Billboard magazine ranked "Cash Shit" thirtieth on their 100 Best Songs of 2019 list. Complex named it the eleventh best song of the year, while Pitchfork listed it twelfth on their 100 Best Songs of 2019 list.

Music and lyrics 
"Cash Shit" is a hip hop song that features a booming beat. In the intro of the song, Megan raps "Yeah, I'm in my bag, but I'm in his too", a line Pitchforks Rawiya Kameir labeled as "capitalist-feminism". In Megan's opening verse, she twice "interrupts herself and jumps back a few bars to repeat her punchlines". Complex's Shawn Setaro said the song contains the "best elements from both artists: Megan's humor and in-your-face sexuality, and DaBaby's flowing triplet rhythms and perfectly timed pauses."

Critical reception
"Cash Shit" received acclaim from critics, with many praising Megan Thee Stallion's and DaBaby's verses.
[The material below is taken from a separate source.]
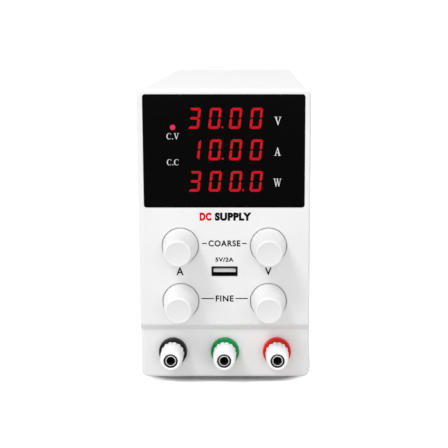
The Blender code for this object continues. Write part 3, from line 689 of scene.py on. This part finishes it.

The song was given a "VERY HOTTTTT" rating by Milca P. of HotNewHipHop, and was labeled "an effort laced in impalpable swagger and confidence." Writing for Tiny Mix Tapes, Eli Schoop praised the song as "downright nasty". In a review of Fever by The New York Times, and praised the line "I'm a finesser and I'm a fly dresser/Move to the top floor and flew in my dresser" as "an unlikely image crash landing into a conventional boast". Trent Clark of HipHopDX praised Megan's and DaBaby's performances, saying that the song "highlights why both Southern stars are among the most entertaining rappers out"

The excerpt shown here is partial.